The recruiting services are pretty unanimous in giving Levrone a three-star rating of the mid-to-high sort, which is to say that they all basically saw the same thing at the camps he went to.  I doubt any of them would've given him four stars based on some camps and one catch for eleven yards; this is why Levrone is one of the two prospects I'm most interested in seeing on the field during his senior year.  (The other is Corwin Cutler, who has a chance to turn the big 3 quarterbacks in the state into a big 4.)  A big year catching passes from fellow UVA commit Brendan Marshall would be a lot of fun to see.

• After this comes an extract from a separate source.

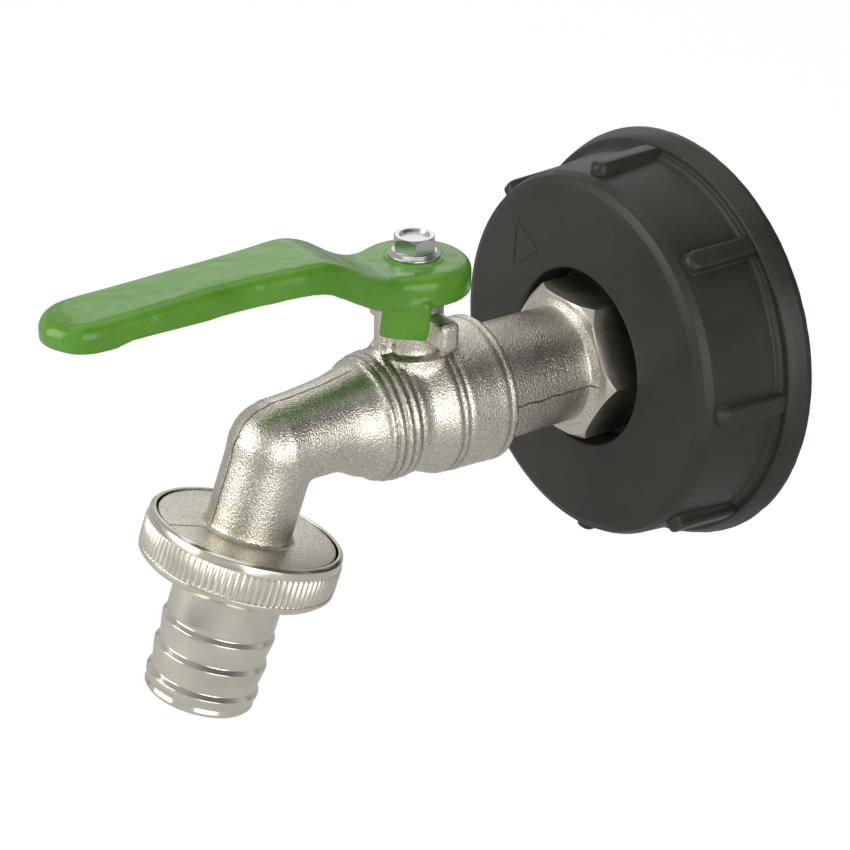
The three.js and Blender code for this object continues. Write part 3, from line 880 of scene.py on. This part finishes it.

When he does get to UVA, Levrone will see a really crowded depth chart.  With six incoming freshman receivers this year, it's anyone's guess from that list who'll redshirt.  Levrone surely projects as a possession receiver and red zone target in the mold of a somewhat shorter Matt Snyder; on the team right now you've got guys like Miles Gooch and freshmen Canaan Severin and Mario Nixon who fit a similar template.  And none of them have seen any field time.  As I'm sure you know I usually like to make an educated guess about whether a player will redshirt and how soon he'll see the field, but there'd be nothing educated about this: the subject has basically never played, his most likely closest competition has also never played, and so I throw my hands in the air in defeat on this one.  We'll just go with the default answer, which is "he'll redshirt" which seems safe given how many players are in the classes in front of him; check back in five months and we'll have ourselves a much better picture.